Nalar.ID, Jakarta – Walaupun beberapa kasus korupsi besar berhasil ditangani, Presiden Joko Widodo mengingatkan aparat penegak hukum untuk tidak berpuas diri dan terus meningkatkan upaya pemberantasan korupsi di Indonesia.
“Aparat penegak hukum termasuk KPK sekali lagi jangan cepat berpuas diri dulu karena penilaian masyarakat terhadap upaya pemberantasan korupsi masih dinilai belum baik. Kita semua harus sadar mengenai ini,” ucap Presiden.
Kepala Negara menyebutkan bahwa kasus korupsi yang ditangani aparat penegak hukum memiliki jumlah yang luar biasa. Beberapa kasus korupsi besar juga berhasil ditangani secara serius, seperti kasus Jiwasraya, Asbari, dan Bantuan Likuiditas Bank Indonesia (BLBI).
Ia menjelaskan, periode Januari – November 2021, Polri telah melakukan penyidikan 1.032 perkara korupsi dan kejaksaan pada periode yang sama telah melakukan penyidikan sebanyak 1.486 perkara korupsi.
“Dalam kasus Jiwasraya misalnya, para terpidana telah dieksekusi penjara oleh kejaksaan. Dua di antaranya divonis penjara seumur hidup dan aset sitaan Rp18 triliun dirampas untuk negara. Dalam kasus Asabri, 7 terdakwa dituntut mulai dari penjara 10 tahun sampai hukuman mati, serta uang pengganti kerugian negara mencapai belasan triliun rupiah,” tuturnya.
Ia menjelaskan, menurut survei nasional November 2021, masyarakat menempatkan pemberantasan korupsi sebagai permasalahan kedua yang mendesak untuk diselesaikan.
“Urutan pertama adalah penciptaan lapangan pekerjaan. Ini yang diinginkan oleh masyarakat mencapai 37,3 persen. Urutan kedua adalah pemberantasan korupsi mencapai 15,2 persen dan urutan ketiga adalah harga kebutuhan pokok mencapai 10,6 persen,” ucapnya.
Presiden menuturkan, tindak pidana korupsi menjadi pangkal dari masalah yang lain. Termasuk terganggunya penciptaan lapangan pekerjaan dan meningkatnya harga kebutuhan pokok. Presiden menyebutkan, Indonesia masih butuh kerja keras untuk dapat memperbaiki indeks persepsi korupsi.
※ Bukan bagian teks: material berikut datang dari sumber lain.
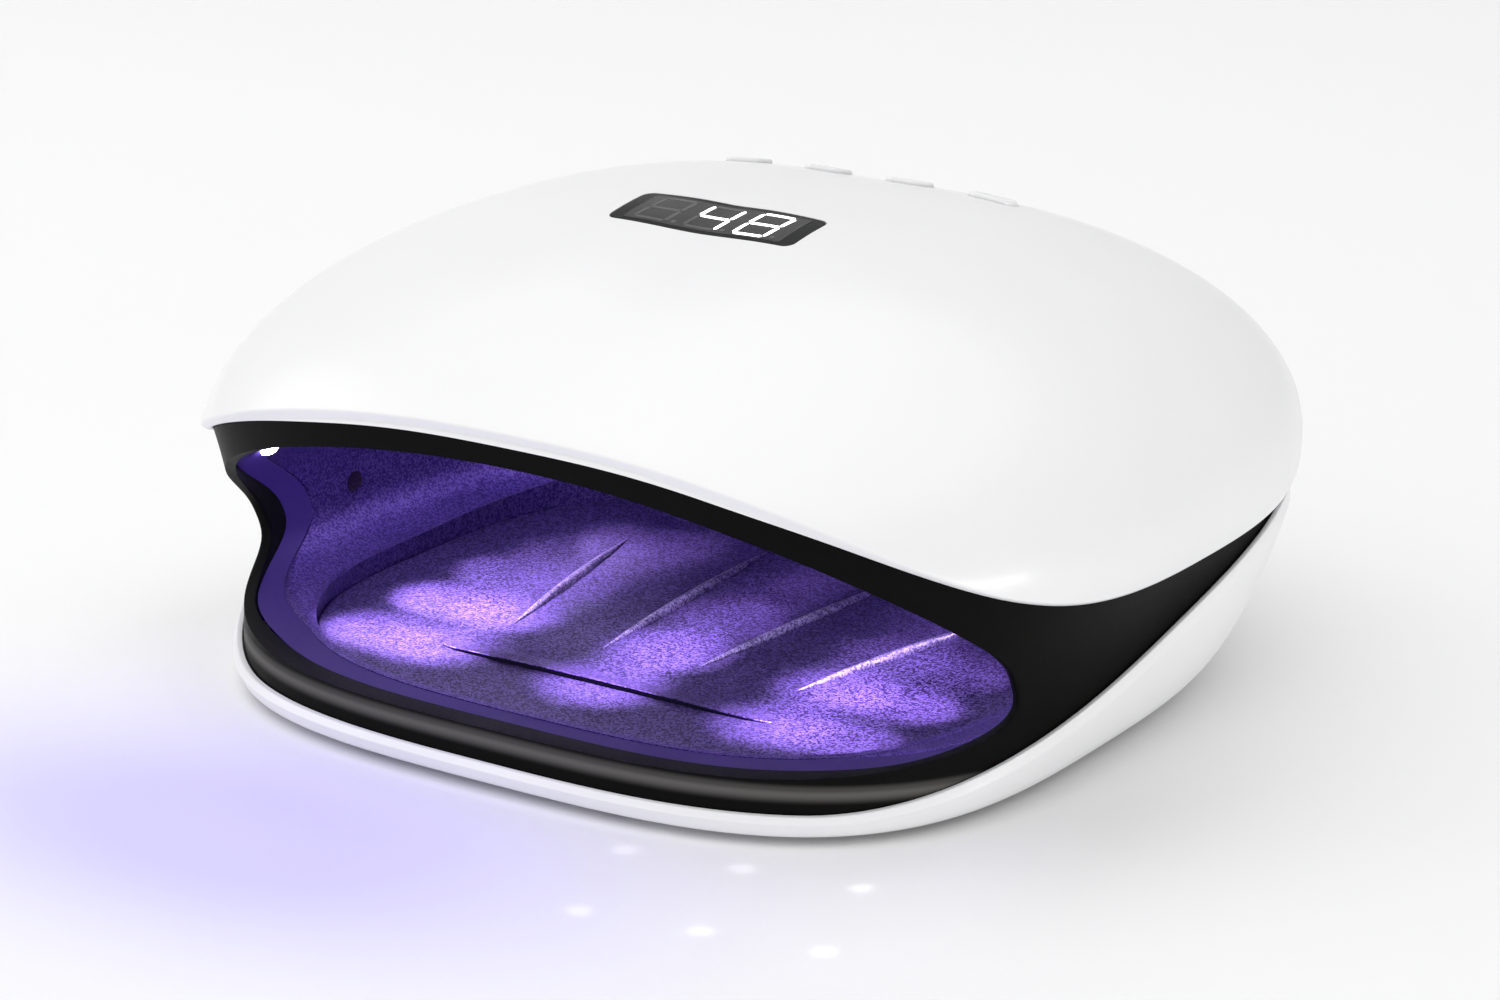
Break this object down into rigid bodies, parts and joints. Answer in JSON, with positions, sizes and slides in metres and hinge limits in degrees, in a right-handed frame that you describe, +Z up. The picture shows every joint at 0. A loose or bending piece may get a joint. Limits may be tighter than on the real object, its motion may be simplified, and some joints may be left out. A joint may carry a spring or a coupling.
{
  "type": "uv curing lamp",
  "caption": "Domed desk-top ultraviolet nail curing lamp with a wide hand mouth, drop-out ridged tray, top display and sprung push buttons.",
  "frame": {"origin": "on the table under the centre of the lamp's bounding box", "axes": "+Z up, the mouth faces -Y, +X to the right of someone facing the mouth"},
  "size_m": [0.2296, 0.2059, 0.104],
  "materials": {
    "white_gloss": "gloss",
    "white_satin": "satin",
    "black_satin": "fine grain satin",
    "reflector": "vacuum metallised",
    "tray_coating": "sparkling metallised coating",
    "led_lens": "clear",
    "board_white": "solder resist",
    "board_green": "solder resist",
    "chip_black": "moulded",
    "window_smoke": "smoked gloss",
    "steel": "zinc plated",
    "magnet_nickel": "nickel plated",
    "foot_rubber": "matte",
    "wire_red": "sleeve"
  },
  "bodies": {
    "housing": {"top_shell": "white_gloss", "front_bezel": "black_satin", "lower_housing": "white_satin", "reflector_roof": "reflector", "chamber_liner": "reflector", "led_beads": "led_lens", "led_boards": "board_white", "ir_sensors": "window_smoke", "keeper_magnets": "magnet_nickel", "switch_bodies": "chip_black", "control_board": "board_green", "board_parts": "chip_black", "board_screws": "steel", "shell_screws": "steel", "bezel_screws": "steel", "display_window": "window_smoke", "display_digits": "chip_black", "display_header": "board_green", "dc_jack": "chip_black", "power_lead": "wire_red"},
    "tray": {"tray": "tray_coating", "tray_magnets": "magnet_nickel", "feet": "foot_rubber"},
    "button_1": {"button_cap_1": "white_gloss", "switch_plunger_1": "chip_black"},
    "button_2": {"button_cap_2": "white_gloss", "switch_plunger_2": "chip_black"},
    "button_3": {"button_cap_3": "white_gloss", "switch_plunger_3": "chip_black"},
    "button_4": {"button_cap_4": "white_gloss", "switch_plunger_4": "chip_black"}
  },
  "joints": [
    {"name": "tray_drop", "type": "slide", "parent": "housing", "child": "tray", "axis": [0, 0, -1], "range_m": [0, 0.05]},
    {"name": "button_1_press", "type": "slide", "parent": "housing", "child": "button_1", "axis": [0, 0, -1], "range_m": [0, 0.001], "stiffness_N_per_m": 1500},
    {"name": "button_2_press", "type": "slide", "parent": "housing", "child": "button_2", "axis": [0, 0, -1], "range_m": [0, 0.001], "stiffness_N_per_m": 1500},
    {"name": "button_3_press", "type": "slide", "parent": "housing", "child": "button_3", "axis": [0, 0, -1], "range_m": [0, 0.001], "stiffness_N_per_m": 1500},
    {"name": "button_4_press", "type": "slide", "parent": "housing", "child": "button_4", "axis": [0, 0, -1], "range_m": [0, 0.001], "stiffness_N_per_m": 1500}
  ]
}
“Ini dari 180 negara, Singapura sekali lagi ranking ketiga, Brunei Darussalam ranking 35, Malaysia ranking 57, dan Indonesia masih di ranking 102,” tuturnya.
Maka itu, Presiden menekankan, penindakan jangan hanya menyasar peristiwa hukum yang membuat heboh di permukaan saja. Lebih jauh, dibutuhkan upaya-upaya yang lebih fundamental dan komprehensif agar manfaatnya dapat dirasakan secara langsung oleh masyarakat.
“Melihat fakta-fakta tersebut diperlukan cara-cara baru yang lebih extraordinary. Metode pemberantasan korupsi harus terus kita perbaiki dan terus kita sempurnakan,” tandasnya.